In retrospect it is not difficult to see why Hayek lost this battle. For about a decade he fought against price stabilization without fully acknowledging the danger of gold price volatility and without offering a realistic alternative. The earliest concession from Hayek concerning the gold standard and central bank driven price distortion from Hayek that I can find is in Monetary Nationalism and International Stability, and which I have mentioned in a previous post:
Now the present abundance of gold offers an exceptional opportunity for such a reform. But to achieve the desired result not only the absolute supply of gold but also its distribution is of importance. In this respect it must appear unfortunate that those countries which command already abundant gold reserves and would therefore be in a position to work the gold standard on these lines, should use that position to keep the price artificially high.

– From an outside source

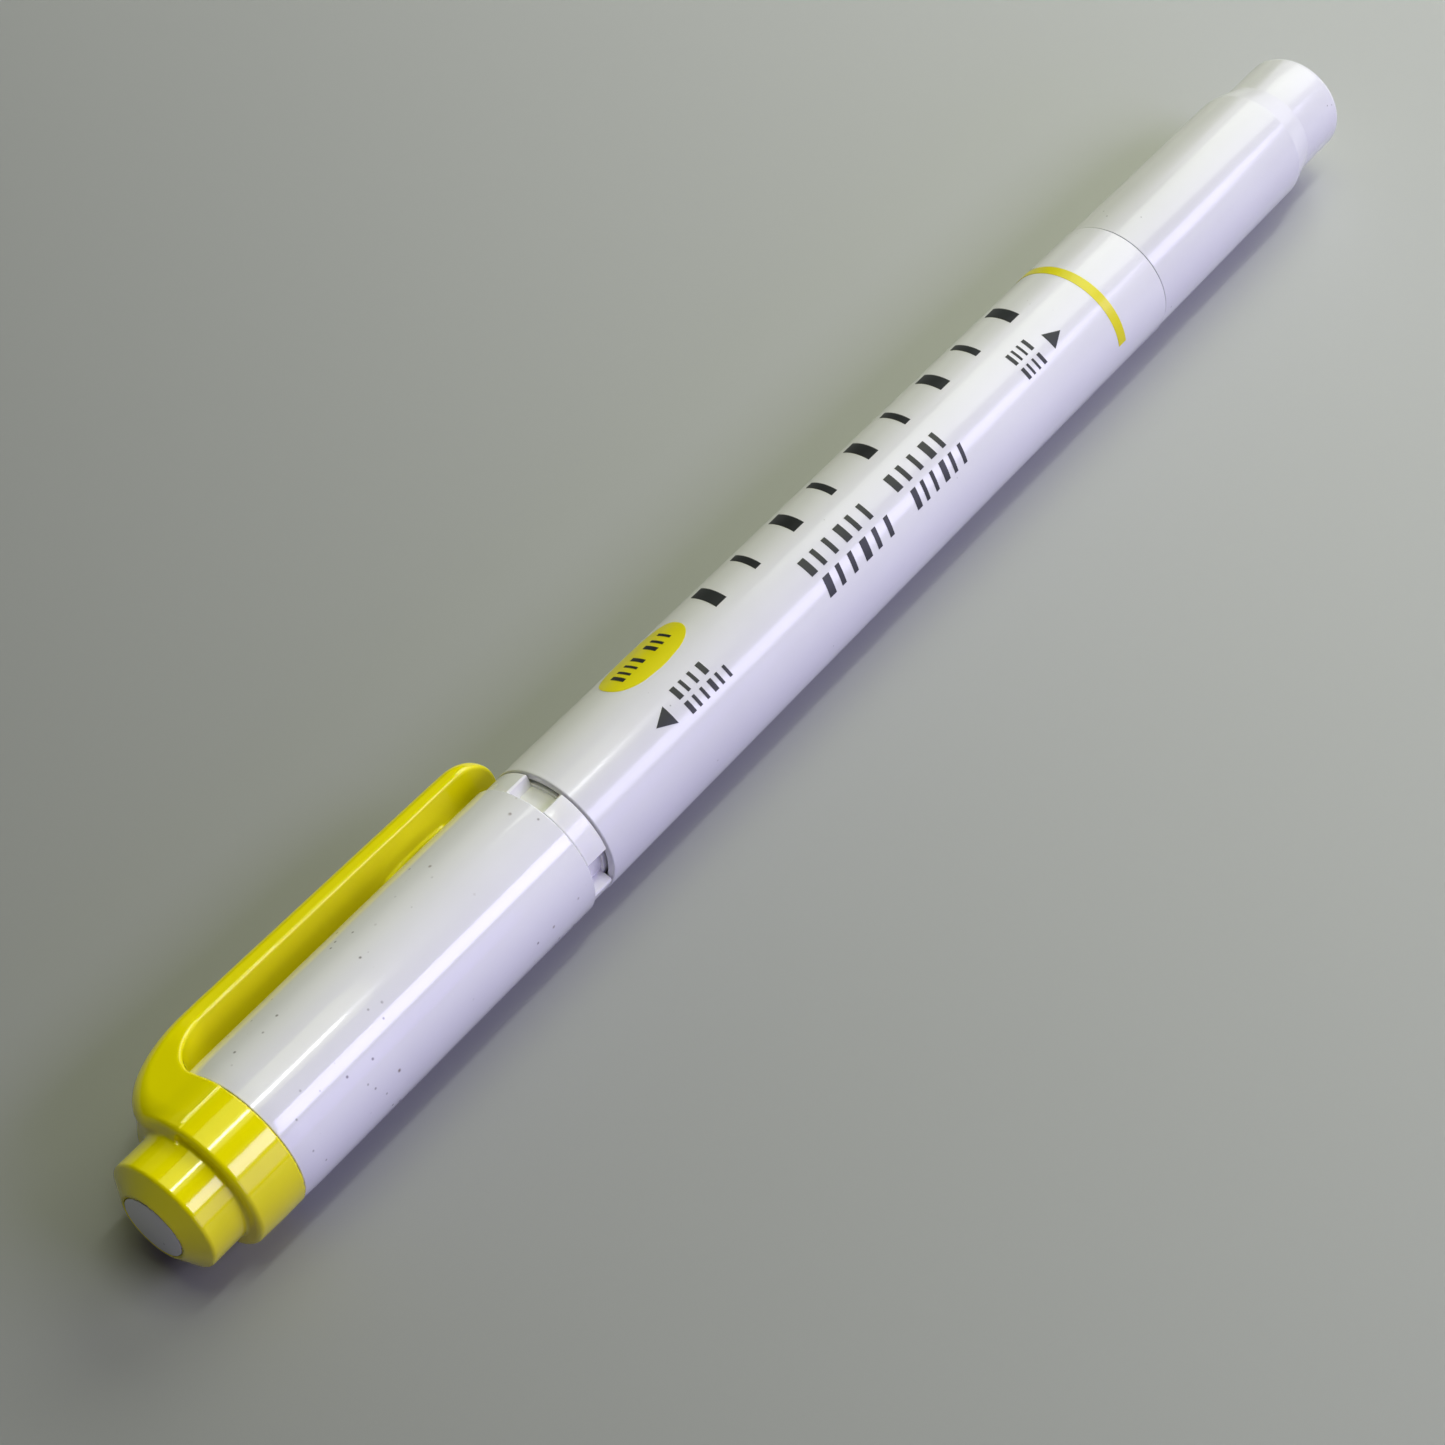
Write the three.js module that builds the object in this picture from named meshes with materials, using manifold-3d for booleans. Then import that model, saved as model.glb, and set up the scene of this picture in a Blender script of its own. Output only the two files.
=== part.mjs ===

The policy on the part of those countries which are already in a strong gold position, if it aims at the restoration of an international gold standard, should have been, while maintaining constant rates of exchange with all countries in a similar position, to reduce the price of gold in order to direct the stream of gold to those countries which are not yet in a position to resume gold payments. Only when the price of gold had fallen sufficiently to enable those countries to acquire sufficient reserves should a general simultaneous return to a free gold standard be attempted.
This appears to be the moment that Hayek’s analysis in some ways catches up with the profession. But it would be about another about another decade before his research into spontaneous order merged with his monetary interest (see last post) and still more time before this would allow him to create work that was far ahead of his field.